Pour un véritable statut des guides
L’ubérisation est en train de frapper fort le monde de la Culture et notamment celui de la médiation culturelle. La réouverture du Palais de la Porte Dorée (Musée de l’immigration) a de nouveau mis en lumière le phénomène d’externalisation des guides conférencier-es ou médiateur-rices culturel-les. Loin d’être inédit, ce phénomène avait déjà touché, il y a quelques années, les salarié-es du Mémorial de la Shoah ou de l’Opéra Garnier. C’est à présent le tour à la Fondation Cartier et à la Réunion des Musées Nationaux-Grand Palais pour le Musée du Louvre avec une sous-traitance partielle ou totale.
Suite à la disparition du régime des intermittents du tourisme en 2014, les guides-conférencier-es se sont vu-es imposer une succession, parfois durant plusieurs années, de contrats courts (contrats précaires en CDD d’usage détournés de leur fonction première). Les employeurs s’en remettent ensuite à des agences externes, prestataires en concurrence pour remporter les appels d’offres. Les différents acteurs du secteur (Muséa, Pont des Arts, Magma Cultura ou Cultival, …) tentent de réduire les coûts pour être sélectionnés tout en dégageant leurs marges de profit. Ce marché juteux se joue au détriment des guides conférencier-es, contraint-es à se déclarer auto-entrepreneur-euses, permettant aux employeurs-« clients » d’économiser les frais de couverture sociale, le temps rémunéré de préparation de la prestation et d’évincer la sécurité contractuelle qu’offre le salariat.
Car sont-ils pour autant de véritables auto-entrepreneur-euses ? Bien évidemment que non ! Un lien de subordination persiste par la pratique de « contrôles qualité » sauvages dans les lieux culturels acheteurs, et la dépendance financière d’un employeur unique. Ces « entrepreneur-euses », loin de jouir de cette liberté tant vantée par la « startup nation » se voient imposer des tarifs toujours plus bas, des conditions de travail dégradées, des impératifs de disponibilité pour rester dans la course.
Outre des tentatives locales pour des requalifications de contrat, une mobilisation collective des guides conférencier-es avait tenté de porter le sujet sur la place publique en décembre 2020. La précarité de leur statut s’est révélée particulièrement dramatique durant l’épisode du confinement, la fermeture des établissements les privant de toute activité, et donc de tout revenu. Les prestataires avaient poussé le cynisme jusqu’à omettre de communiquer à l’Etat une planification de leurs travaux prévus pour une prise en charge similaire au dispositif de chômage partiel. L’année blanche du covid l’a été doublement pour ces professionnel-les.
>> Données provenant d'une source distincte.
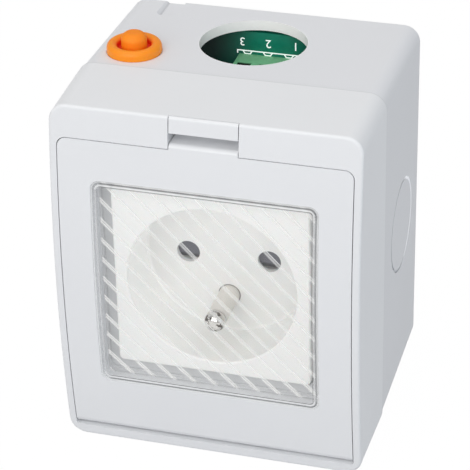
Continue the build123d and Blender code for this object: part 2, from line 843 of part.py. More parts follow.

Cette course à l’exploitation semble n’avoir aucune limite puisqu’à présent, il est même « proposé » aux étudiant-es de l’École du Louvre d’organiser des visites guidées à la chaîne pour la réouverture des appartements privés de Marie-Antoinette au Château de Versailles. Ces guides sans statut, sans carte officielle, envoyé-es par des administrateurs peu scrupuleux amplifient, malgré elles et eux, les tensions déjà existantes dans la profession et la dégradation croissante du métier.
L’essor d’un certain tourisme culturel low-cost conduit à cette dévaluation de la profession et à la dégradation des statuts de celles et ceux qui la font vivre. Le ministère de la Culture, comme les établissements de tous secteurs, doivent mettre fin à ces pratiques qui ne bénéficient qu’à des intermédiaires peu soucieux de pérennisation de l’emploi ou de qualité des prestations pour le public. Ces métiers, activité à part entière des lieux patrimoniaux et de création contemporaine, doivent être réintégrés dans la gestion interne du personnel qui les anime.